Cet acte serait en conséquence nettement renforcé par rapport à un acte sous seing privé habituel qui n'offre aucune garantie quant à l'identité de ses signataires lorsque « l'écriture et la signature des parties » n'ont pas été reconnues au sens des dispositions de l'article 1322 du code civil. Dans ces conditions, l'absence de référence à cet article 1322 aggrave encore la portée de l'acte contresigné par avocat, la seule signature de ce dernier produisant le même effet que la reconnaissance, par une ou plusieurs parties intervenant sous seing privé, de l'écriture de celui-ci et de leurs signatures.
Dès lors, la seule signature de l'avocat faisant « pleine foi de l'écriture et de la signature des parties », la référence à la procédure de faux, apparemment superfétatoire puisque cette procédure s'applique à tous les actes sous seing privé contestés, confirme que l'acte contresigné par avocat détient bien une incontestable force probante,
L'alinéa 6 conforte ce constat puisqu'il dispose que « l'acte contresigné par avocat est, sauf dérogation expresse, dispensé de toute mention manuscrite exigée par la loi ». Or, jusqu'à présent, seuls les actes authentiques étaient dispensés des mentions manuscrites exigées par la loi.

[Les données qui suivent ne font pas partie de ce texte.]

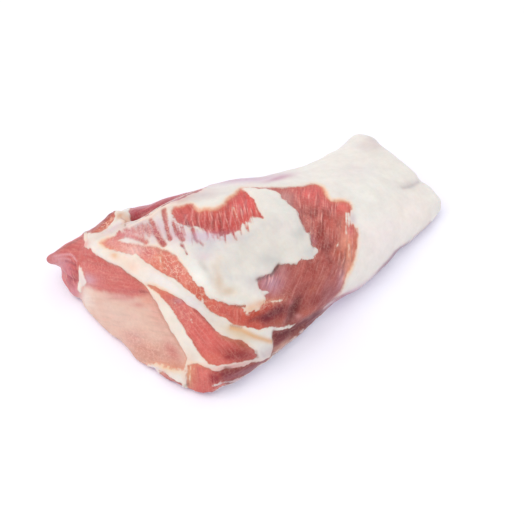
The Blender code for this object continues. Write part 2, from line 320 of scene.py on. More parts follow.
# %% Streaks through thin fat, and shreds of fat on the meat
STREAKS = (  # path, half width at its start and at its end
    (((-86, 18), (-84.5, 16), (-81, 10), (-77.8, 5), (-73.5, -0.5)), 1.2, 2.3),
    (((-78, 25.6), (-75.5, 19), (-72.5, 11), (-69.5, 3.5)), 1.8, 1.4),
    (((-68.5, 15.2), (-64.6, 8.4), (-61.4, 3.5)), 1.6, 2.1),
    (((-61.3, -0.7), (-59, -3.8), (-57, -7)), 1.0, 0.4), (((-62.5, 12), (-60, 6)), 0.6, 0.3),
    (((-54.5, 10), (-52.6, 4.5), (-50.8, 0.8)), 1.7, 0.6), (((-50.8, 2.5), (-47, -0.7)), 0.7, 0.2),
    (((-46, 11), (-43.5, 5)), 0.9, 0.1), (((-42.5, 10), (-40, 4.5)), 0.8, 0.1),
    (((-38.4, 9), (-35.8, 3.2)), 1.0, 0.3), (((-32.8, 8), (-31, -0.7)), 1.0, 0.1),
    (((-27.4, 9), (-23.5, 2.4)), 1.1, 0.2), (((-23, 13), (-20.5, 7)), 0.9, 0.1),
    (((-19.2, 16), (-15.9, 9.2)), 1.1, 0.2), (((-16.2, 21), (-13.7, 15)), 0.9, 0.1),
    (((-9.1, 24), (-5.8, 19.2)), 1.1, 0.2), (((-108, 8), (-99, 6.5), (-91, 4), (-86, 1)), 1.4, 1.7),
    (((-104, 10.5), (-98, 10), (-93, 8)), 1.2, 0.8), (((-94, 12), (-91, 8), (-88, 4)), 0.8, 0.9),
    (((-90, 14), (-87, 9), (-84, 5)), 0.4, 0.5),
)
SHREDS = (  # path, half width
    (((-40, -96.3), (-36, -95.3), (-32.8, -94.2), (-26.8, -93.4), (-18.9, -91.6)), 0.7),
    (((-75.6, -8.5), (-74.5, -14), (-72, -17)), 0.1), (((-79.5, -9), (-75.6, -9)), 0.0),
    (((58.5, 24), (57.5, 20), (58.5, 16)), 0.9), (((56.5, 14), (56.5, 9)), 0.6),
    (((49.8, 2), (45.8, -5.4)), 0.15), (((57.8, 0.5), (57.6, -9)), 0.0), (((-46, -34), (-45.5, -39)), 0.2),
    (((-18, -43), (-17, -48)), 0.7), (((-12, -41), (-10, -43.5)), 0.4),
    (((-8, -40), (0, -39.5), (5, -39), (10, -38.5)), 0.3), (((-58, -82.5), (-58.5, -97)), 0.5),
    (((-55, -83), (-55.5, -93)), 0.25), (((-52.5, -83), (-52.8, -90)), 0.05),
    # the three short shreds on this line are painted glints of the wet wedge, drawn as fat
    (((-53.5, -46), (-53, -48)), 0.4), (((-53.5, -51), (-53, -53)), 0.4), (((-66, -39), (-64, -40)), 0.4),
    (((40, -48), (46, -44.5), (51, -41), (58, -36.5)), 0.6), (((50, -43.8), (55, -41.2), (62, -37)), 0.3),
    (((1.4, -77.6), (8, -72.6), (15.5, -67.8), (24, -61.4)), 0.5),
    (((-34, -93), (-30, -96.5), (-25, -96.5)), 0.3), (((-8, -24), (-5, -20)), 0.1),
    (((-27, 27), (-24, 20)), 0.05),
)
elsewhere = 9 * (1 - faces_drawing)  # mm that keep the lines off the sides that the drawing doesn't reach
for path, first, last in STREAKS:
    distance, progress = near_path(drawn, path)
    half_width = first + (last - first) * progress
    lean = np.maximum(lean, faces_drawing * (half_width - distance) - elsewhere)
for path, half_width in SHREDS:
    lean = np.minimum(lean, faces_drawing * (distance_to_path(drawn, path) - half_width) + elsewhere)
lean += 0.5 * wander * smooth((6 - np.abs(lean)) / 5)
print("lean on top:", round(100 * (lean > 0).mean()), "% of the surface")

# %% [markdown]
# ## Spots of change
#
# Meat changes softly from place to place: darker where blood gathers, orange where a film of fat
# covers it, lilac under a membrane. One helper paints soft oval spots, each with its centre, its
# reach along and across, its tilt in degrees and what it brings, over a value that is even at first.


# %% A helper for soft spots
def spot_share(u, v, along, across, tilt):
    """Share of an oval spot on the drawing, 1 at its centre."""
    turn = math.radians(tilt)
    du, dv = drawn[:, 0] - u, drawn[:, 1] - v
    forward = (du * math.cos(turn) + dv * math.sin(turn)) / along
    sideways = (dv * math.cos(turn) - du * math.sin(turn)) / across
    return faces_drawing * np.exp(-(forward**2 + sideways**2))


def spotted(start, spots):
    value = np.full(len(at), float(start))
    for *place, level in spots:
        value += spot_share(*place) * (level - value)
    return value


# %% [markdown]
# ## How the fat meets the meat
#
# A knife leaves a clean border. Where fat was pulled off, it ends in threads, and where the knife
# shaved it thin, it fades and lets the red through as orange. Three values hold that: how soft the
# border is, how far it is torn into threads, and how warm its edge glows.

# %% Softness, threads and glow of the border
SOFT = spotted(0.45, (
    (-50, 27, 26, 4, 0, 2.2), (-28, 37, 12, 4, 50, 2.0), (60, 0, 6, 30, -4, 1.3), (50, 38, 14, 5, -25, 1.8),
    (-70, -8, 14, 4, -35, 1.2), (-120, 2, 8, 6, 10, 1.4), (5, 44, 16, 3, 0, 1.2), (30, 48, 10, 3, 0, 1.0),
    (-110, -15, 30, 3, -20, 0.8), (-145, -25, 6, 14, 0, 1.4), (-75, -86, 16, 4, 0, 1.2),
    (-40, 10, 30, 6, 0, 0.9), (60, -36, 16, 6, 30, 2.5), (-10, -43, 8, 4, 20, 1.0), (-104, 20, 6, 8, 0, 0.9),
    (-78, 9, 18, 10, -10, 1.3), (-96, 7, 10, 6, -20, 2.2), (-36, 8, 26, 5, 0, 1.4), (-12, 18, 7, 6, 0, 1.3),
    (-52, 2, 8, 5, 0, 1.2),
))
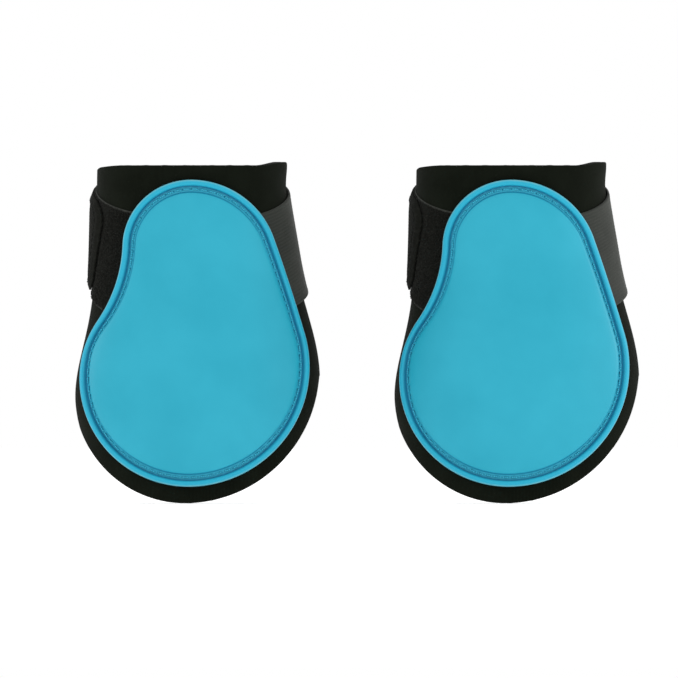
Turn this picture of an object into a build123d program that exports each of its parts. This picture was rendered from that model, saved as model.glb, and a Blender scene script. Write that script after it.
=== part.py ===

Cela ne fait que conforter une identité de valeur entre l'acte sous seing privé contresigné par avocat et l'acte notarié.
La conclusion est simple : l'acte sous seing privé contresigné par avocat constituerait un acte spécifique d'une nouvelle catégorie, contrairement à ce qui est affirmé dans l'exposé des motifs. Cet acte posséderait, par de nombreux aspects, la même force probante qu'un acte authentique dont il s'approprierait même certaines vertus jusque-là exclusivement réservées à ce dernier. C'est en ce sens qu'il réduit le champ d'application et déséquilibre la portée de l'acte authentique.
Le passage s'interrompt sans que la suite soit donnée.